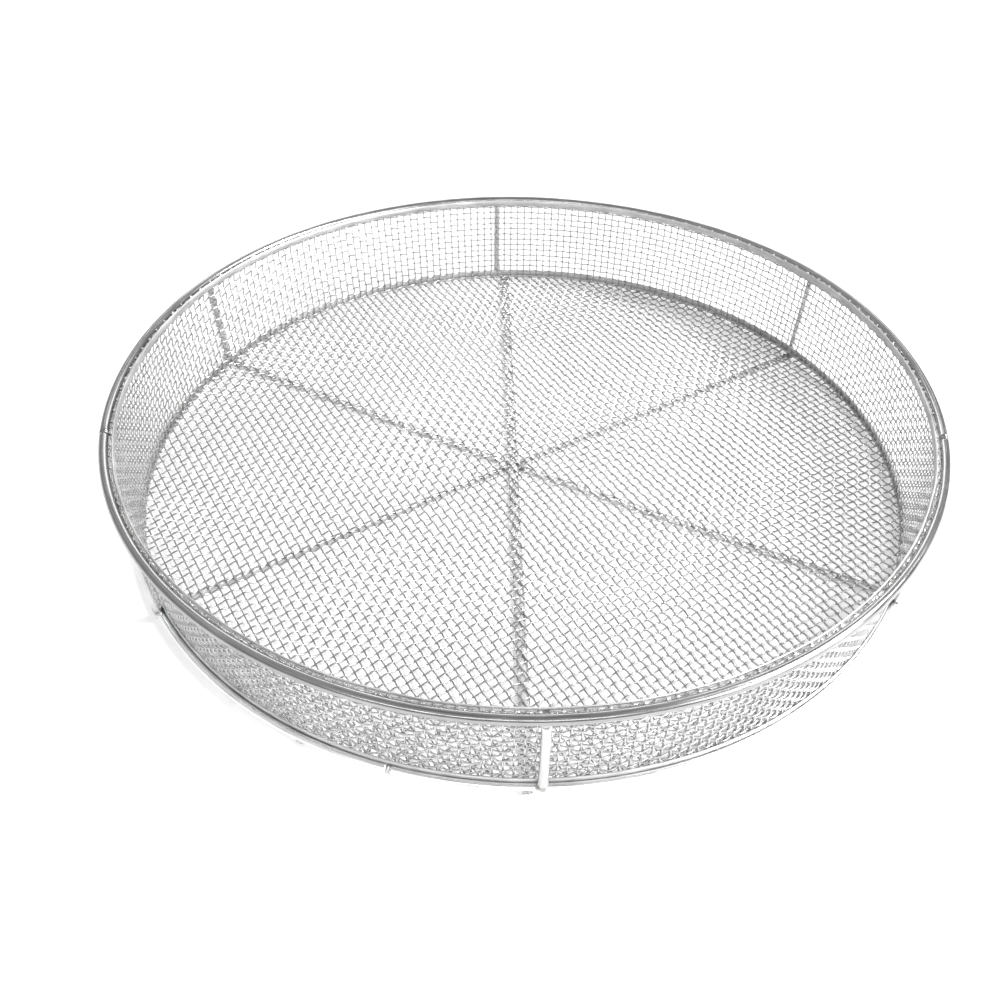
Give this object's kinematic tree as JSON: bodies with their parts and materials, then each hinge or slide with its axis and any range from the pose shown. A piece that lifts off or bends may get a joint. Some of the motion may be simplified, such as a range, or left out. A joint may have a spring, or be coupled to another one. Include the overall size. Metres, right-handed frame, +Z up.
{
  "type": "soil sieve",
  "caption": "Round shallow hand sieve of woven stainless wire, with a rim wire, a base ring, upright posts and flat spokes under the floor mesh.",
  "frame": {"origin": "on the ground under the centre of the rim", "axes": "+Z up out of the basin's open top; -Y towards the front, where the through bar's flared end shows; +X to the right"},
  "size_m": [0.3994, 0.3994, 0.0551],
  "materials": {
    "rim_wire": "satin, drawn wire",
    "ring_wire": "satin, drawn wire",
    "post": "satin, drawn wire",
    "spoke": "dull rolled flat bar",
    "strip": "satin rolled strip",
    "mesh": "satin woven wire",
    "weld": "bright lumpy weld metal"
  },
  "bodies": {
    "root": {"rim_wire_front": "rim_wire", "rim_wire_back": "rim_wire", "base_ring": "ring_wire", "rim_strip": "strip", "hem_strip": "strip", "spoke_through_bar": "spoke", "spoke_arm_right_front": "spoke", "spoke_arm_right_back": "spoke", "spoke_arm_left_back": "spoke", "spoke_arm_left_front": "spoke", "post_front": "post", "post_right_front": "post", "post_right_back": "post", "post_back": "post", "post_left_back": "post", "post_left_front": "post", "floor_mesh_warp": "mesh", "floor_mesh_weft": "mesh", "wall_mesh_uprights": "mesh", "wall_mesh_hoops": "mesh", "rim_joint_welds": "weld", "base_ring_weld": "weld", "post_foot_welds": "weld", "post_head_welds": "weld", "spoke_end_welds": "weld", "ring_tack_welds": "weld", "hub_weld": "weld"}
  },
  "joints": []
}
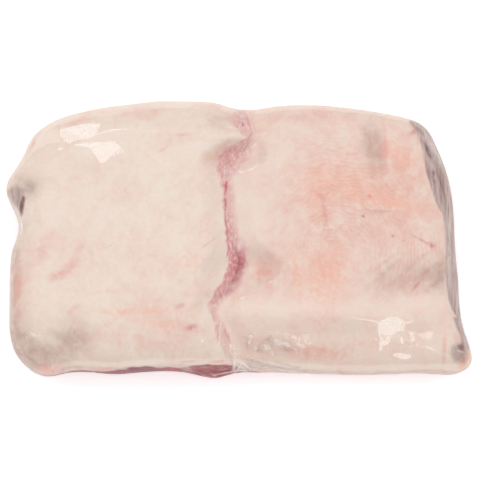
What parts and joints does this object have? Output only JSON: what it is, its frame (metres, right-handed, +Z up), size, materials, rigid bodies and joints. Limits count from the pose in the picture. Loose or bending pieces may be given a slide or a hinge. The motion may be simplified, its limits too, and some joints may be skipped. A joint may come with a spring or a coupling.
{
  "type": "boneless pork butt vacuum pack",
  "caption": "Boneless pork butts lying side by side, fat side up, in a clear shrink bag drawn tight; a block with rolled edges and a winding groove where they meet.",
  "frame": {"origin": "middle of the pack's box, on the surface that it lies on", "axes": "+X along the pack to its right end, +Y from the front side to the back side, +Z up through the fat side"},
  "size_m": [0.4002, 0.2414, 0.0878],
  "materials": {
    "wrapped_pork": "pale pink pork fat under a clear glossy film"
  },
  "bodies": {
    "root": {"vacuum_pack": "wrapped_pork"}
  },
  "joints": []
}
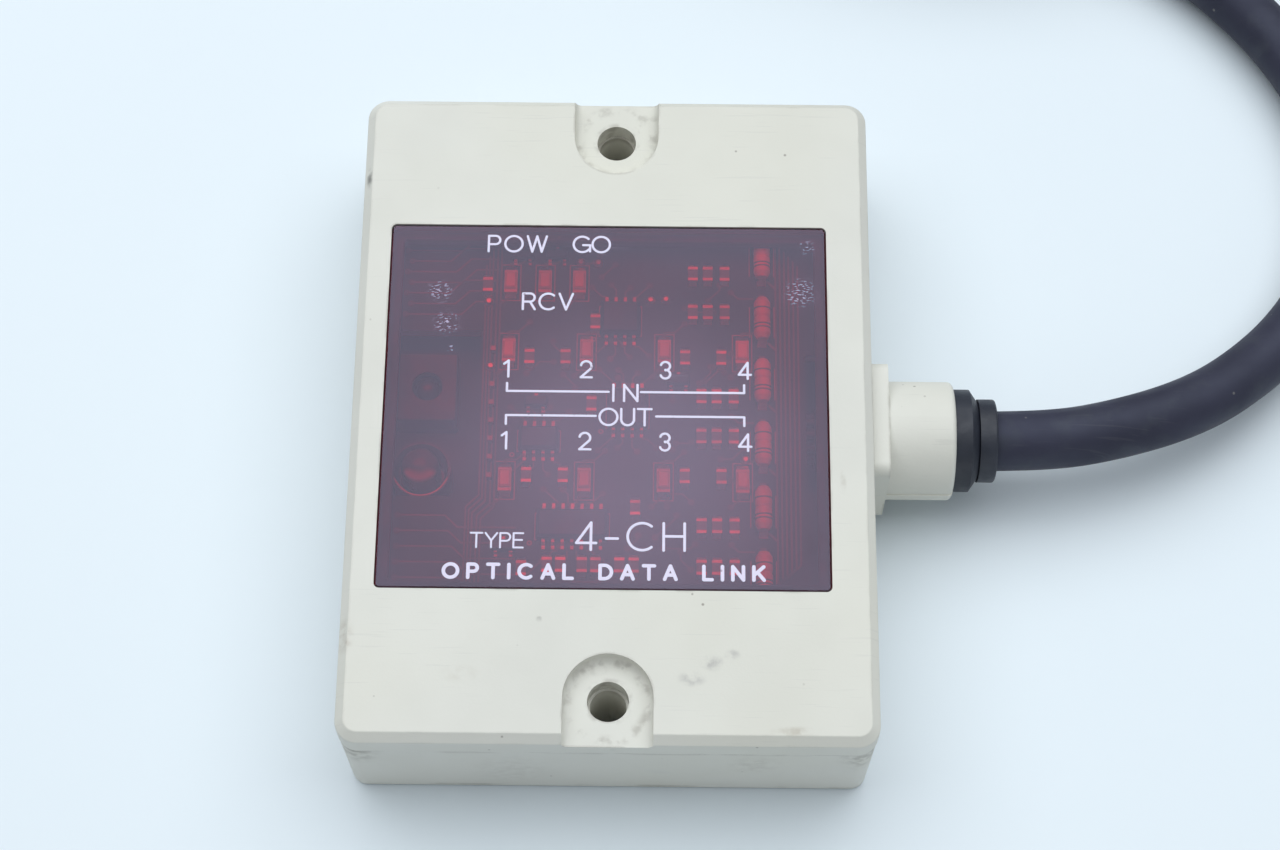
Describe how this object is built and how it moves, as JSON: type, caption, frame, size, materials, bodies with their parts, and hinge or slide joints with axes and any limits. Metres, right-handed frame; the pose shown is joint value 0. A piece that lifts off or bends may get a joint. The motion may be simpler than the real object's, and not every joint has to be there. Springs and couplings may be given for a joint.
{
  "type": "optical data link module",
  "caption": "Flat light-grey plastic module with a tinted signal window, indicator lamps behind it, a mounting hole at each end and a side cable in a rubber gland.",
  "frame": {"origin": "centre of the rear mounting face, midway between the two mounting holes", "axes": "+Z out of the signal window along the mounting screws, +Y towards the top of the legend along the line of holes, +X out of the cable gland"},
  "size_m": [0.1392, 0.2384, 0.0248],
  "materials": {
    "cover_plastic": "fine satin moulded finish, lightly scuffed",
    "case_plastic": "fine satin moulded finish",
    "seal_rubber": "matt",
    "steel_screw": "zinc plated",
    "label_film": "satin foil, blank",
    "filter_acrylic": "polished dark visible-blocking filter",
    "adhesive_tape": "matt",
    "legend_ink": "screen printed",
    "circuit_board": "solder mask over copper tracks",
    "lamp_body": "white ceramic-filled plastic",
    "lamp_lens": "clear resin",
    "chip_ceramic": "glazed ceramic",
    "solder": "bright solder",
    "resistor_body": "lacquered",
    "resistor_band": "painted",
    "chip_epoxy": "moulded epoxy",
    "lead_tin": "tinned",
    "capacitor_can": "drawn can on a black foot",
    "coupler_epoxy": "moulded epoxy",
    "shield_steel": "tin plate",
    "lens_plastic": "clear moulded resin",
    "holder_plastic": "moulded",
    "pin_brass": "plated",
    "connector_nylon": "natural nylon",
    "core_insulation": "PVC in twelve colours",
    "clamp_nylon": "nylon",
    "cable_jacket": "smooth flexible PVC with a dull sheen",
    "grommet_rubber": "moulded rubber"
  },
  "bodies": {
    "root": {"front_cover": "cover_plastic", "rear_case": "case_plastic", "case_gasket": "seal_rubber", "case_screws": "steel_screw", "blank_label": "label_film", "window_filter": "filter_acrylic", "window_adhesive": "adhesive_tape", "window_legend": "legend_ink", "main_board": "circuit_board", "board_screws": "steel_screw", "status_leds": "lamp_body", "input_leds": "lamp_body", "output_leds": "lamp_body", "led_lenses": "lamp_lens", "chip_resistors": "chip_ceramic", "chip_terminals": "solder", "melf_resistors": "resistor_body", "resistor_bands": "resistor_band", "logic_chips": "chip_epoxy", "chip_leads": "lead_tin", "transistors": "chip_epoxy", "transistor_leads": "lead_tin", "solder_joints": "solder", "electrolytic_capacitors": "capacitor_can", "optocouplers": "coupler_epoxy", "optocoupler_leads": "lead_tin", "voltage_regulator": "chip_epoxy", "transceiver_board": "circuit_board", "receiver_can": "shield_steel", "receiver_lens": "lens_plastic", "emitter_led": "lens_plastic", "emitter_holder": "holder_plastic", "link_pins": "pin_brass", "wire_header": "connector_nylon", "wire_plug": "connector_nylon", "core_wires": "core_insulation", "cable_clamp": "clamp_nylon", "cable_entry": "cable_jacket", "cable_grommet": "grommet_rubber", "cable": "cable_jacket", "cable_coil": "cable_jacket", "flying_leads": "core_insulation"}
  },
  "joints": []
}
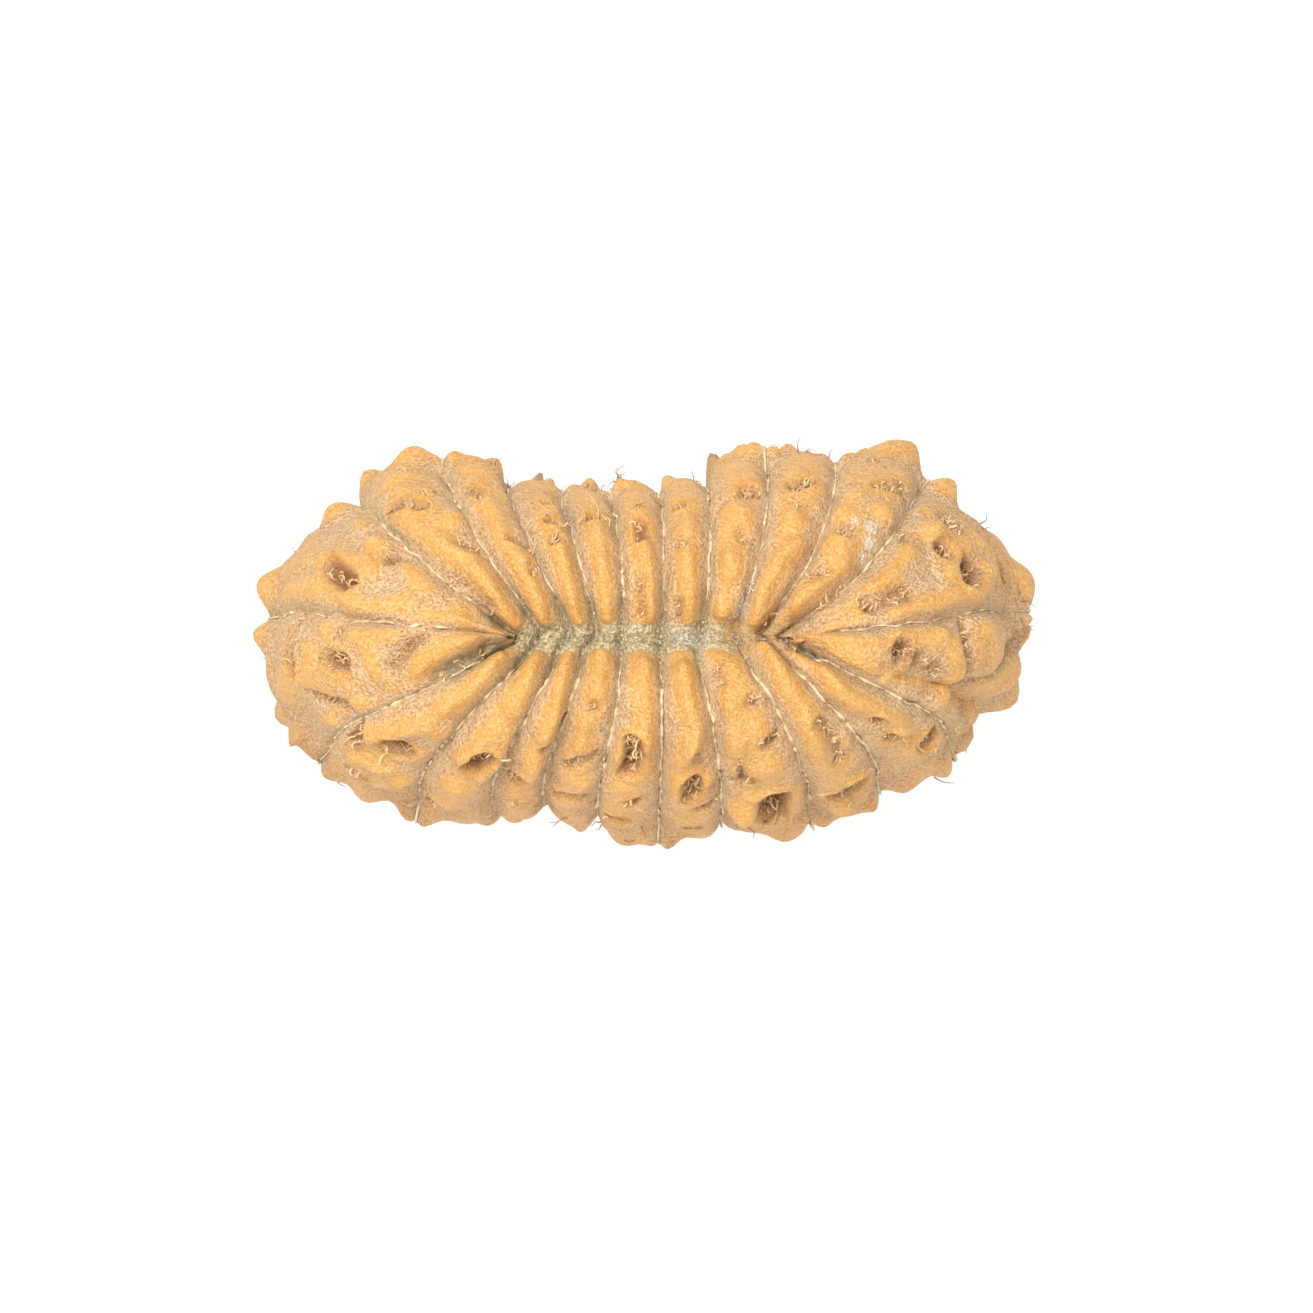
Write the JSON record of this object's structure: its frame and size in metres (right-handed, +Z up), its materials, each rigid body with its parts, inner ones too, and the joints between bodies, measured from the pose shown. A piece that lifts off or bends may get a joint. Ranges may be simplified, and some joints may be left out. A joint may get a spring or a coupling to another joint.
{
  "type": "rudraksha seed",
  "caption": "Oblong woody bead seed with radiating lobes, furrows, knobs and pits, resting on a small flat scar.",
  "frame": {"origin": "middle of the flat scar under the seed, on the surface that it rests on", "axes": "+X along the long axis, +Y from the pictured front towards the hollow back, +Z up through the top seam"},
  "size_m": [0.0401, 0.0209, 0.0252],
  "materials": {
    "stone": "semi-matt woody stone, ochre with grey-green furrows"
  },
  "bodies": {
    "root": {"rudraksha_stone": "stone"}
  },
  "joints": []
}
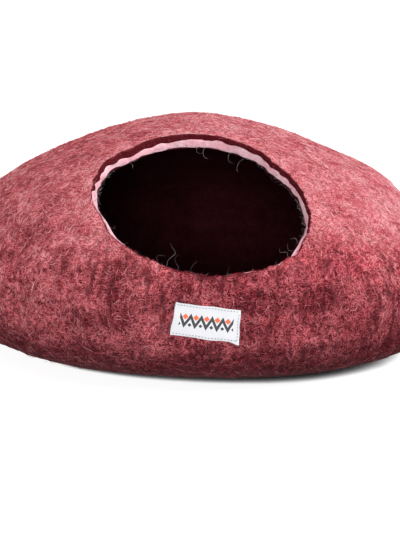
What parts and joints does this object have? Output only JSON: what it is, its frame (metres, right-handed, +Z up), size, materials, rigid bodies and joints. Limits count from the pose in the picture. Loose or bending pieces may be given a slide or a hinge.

---+---

To be done:
Pick out the lines that include the word "between" and write them out.

Finished task:
  "frame": {"origin": "centre of the rear mounting face, midway between the two mounting holes", "axes": "+Z out of the signal window along the mounting screws, +Y towards the top of the legend along the line of holes, +X out of the cable gland"},
Write the JSON record of this object's structure: its frame and size in metres (right-handed, +Z up), its materials, each rigid body with its parts, inner ones too, and the joints between bodies, measured from the pose shown. A piece that lifts off or bends may get a joint. Ranges may be simplified, and some joints may be left out. A joint may get a spring or a coupling to another joint.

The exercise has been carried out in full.